Na semana passada, voltei à terra de Salgado Maranhão para participar da VI edição do Salão do Livro de Caxias, evento que só se realiza graças à saudável obstinação da profa. Joseane Sousa, uma cidadã na acepção plena do termo. Joseane prova que uma andorinha, quando agregadora e competente, pode fazer não apenas um verão, mas uma luminosa primavera.

Por amor à verdade, devo confessar que, além da alegria de rever os amigos caxienses, animava-me a possibilidade de rever uma indiazinha – linda de viver – que “descobri”, há pouco tempo, quando regressava de Coelho Neto. Vendia redes na beira da estrada. Por mais que me esforçasse, não pude pescar-lhe o nome. Chamei-a então de Smile, homenagem ao seu sorriso de acender manhãs. Por sugestão dela, comprei uma rede cor de tangerina que, para mim, será sempre uma rede amanhecente...

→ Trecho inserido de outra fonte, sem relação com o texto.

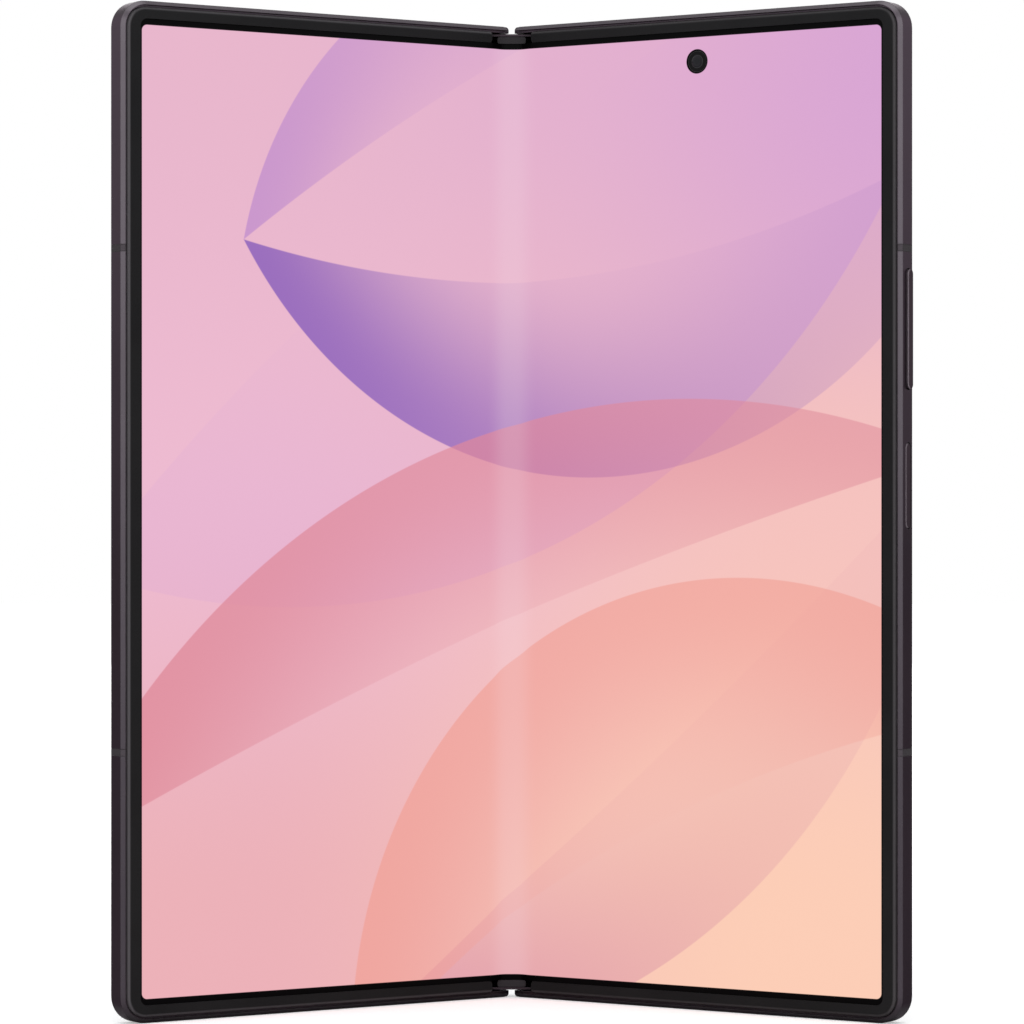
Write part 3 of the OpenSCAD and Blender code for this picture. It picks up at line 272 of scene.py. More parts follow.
def anodised(name, color, worn, rough=0.36):
    """Blasted and dyed aluminium: fine grain, handling marks, and paler edges where the dye has worn."""
    s = Shade(name)
    cloud = s.ramp(s.noise(45.0, 3.0), 0.3, 0.7)
    patches = s.ramp(s.noise(900.0, 5.0, 0.7), 0.45, 0.7)
    rounded = s.rounding(0.00012)
    flat = s.node("ShaderNodeNewGeometry").outputs["Normal"]
    edge = s.ramp(s.dot(rounded, flat), 0.985, 0.9)
    wear = s.math("MULTIPLY", edge, s.ramp(patches, 0.0, 1.0, 0.15, 0.7))
    s.set(color=s.mix(wear, s.mix(cloud, color, scaled(color, 0.86)), worn),
          rough=s.math("ADD", s.ramp(cloud, 0.0, 1.0, rough - 0.04, rough + 0.05, smooth=False),
                       s.math("MULTIPLY", wear, -0.08)),
          metal=1.0, spec_tint=(0.6, 0.56, 0.59, 1.0))
    s.bump(s.noise(6500.0, 2.0, 0.5), 0.12, 0.00002, rounded)
    return s


def painted_light_masks(s, side):
    """Shares of the cut along the front of the long side, and of the short sides, where a highlight and shade
    are painted.

    On the cut a rounded normal leans half way outwards. On the short sides it leans up or down.
    """
    normal = s.in_object(s.rounding(0.0002))
    lean = s.dot(normal, facing(side))
    up = s.math("ABSOLUTE", s.dot(normal, UP))
    cut = s.math("MULTIPLY", s.ramp(lean, 0.45, 0.7), s.ramp(lean, 0.75, 0.97, 1.0, 0.0))
    # the painted highlight on the cut is weaker on the short sides
    return s.math("MULTIPLY", cut, s.ramp(up, 0.1, 0.5, 1.0, 0.45)), s.ramp(up, 0.2, 0.6)


def chamfered(side):
    """Anodised rail with painted light: paler towards the top, where more light falls, painted shade on the
    short sides, and a painted highlight along the cut at its front.
    """
    s = anodised("rail_metal", srgb(46, 39, 44), srgb(92, 85, 91))
    cut, short = painted_light_masks(s, side)
    height = s.measured(SIDES[side] + "_frame", (0, 1, 0))
    # painted light: the rail is paler towards the top, where more light falls
    rail = s.mix(s.ramp(height, 65.0, 158.0, smooth=False), s.fed("Base Color"), srgb(76, 67, 75))
    # painted shade on the short sides, which face up and down and get less light
    rail = s.mix(short, rail, srgb(62, 61, 62))
    # painted highlight along the cut, paler towards the top
    bright = s.mix(s.ramp(height, 20.0, 140.0, smooth=False), srgb(74, 68, 74), srgb(96, 90, 96))
    s.set(color=s.mix(cut, rail, bright),
          rough=s.math("ADD", s.fed("Roughness"), s.math("MULTIPLY", cut, -0.08)))
    return s.mat


def key_with_highlight():
    """Anodised key with a painted highlight along its front edge."""
    s = anodised("key_metal", srgb(57, 49, 54), srgb(104, 95, 102), 0.32)
    lean = s.dot(s.in_object(s.rounding(0.0006)), facing(1))
    # painted highlight on the rounded front edge
    s.set(color=s.mix(s.ramp(lean, 0.05, 0.25), s.fed("Base Color"), srgb(138, 129, 136)))
    return s.mat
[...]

Na ida, a pressa impediu-me de parar para procurá-la. Na volta, parei na rústica barraquinha onde o colorido das redes e das frutas enchem os olhos de quem sabe ver. Uma senhora curtida pelo tempo atendeu-me com presteza. Comprei manga, caju, tomei um café choco, alinhavei uma conversa insossa sobre chuvas e outras amenidades. Para minha tristeza, nem sinal de Smile. Na verdade, espichei aquela prosa descosida na expectativa de rever a indiazinha que, em outro momento, já me rendera uma crônica. Desacorçoado, despedi-me da vendedora, mas, com ensaiado desinteresse, joguei o anzol: há poucos dias, comprei uma rede a uma indiazinha que trabalhava aqui. O que é feito dela? A velha fez um muxoxo e declarou: “Moço, índio é bicho de veneta. Só faz o que quer. Ninguém tem comando sobre eles. Ela deve andar por aí, virando bicho nesses mofumbos”.

Pelo tom, vi que a velha senhora não tinha o menor apreço pela índia a quem eu pretendia oferecer um livrinho de poemas. Pensei em deixar o livro com a vendedora, mas, seguramente, ela não o entregaria à destinatária que, talvez, nem saiba ler. Sem a menor originalidade, repeti o gesto do personagem Arturo Bandini em “Pergunte ao Pó”: afastei-me uns cem metros, adentrei o mato ralo e atirei o livrinho ao acaso. Nas suas reinações, Smile há de encontrá-lo, tenho certeza. Se não souber ler, nenhum problema: um analfabeto pode melhorar qualquer livro, lendo nele o que a imaginação for capaz de criar. Assim seja.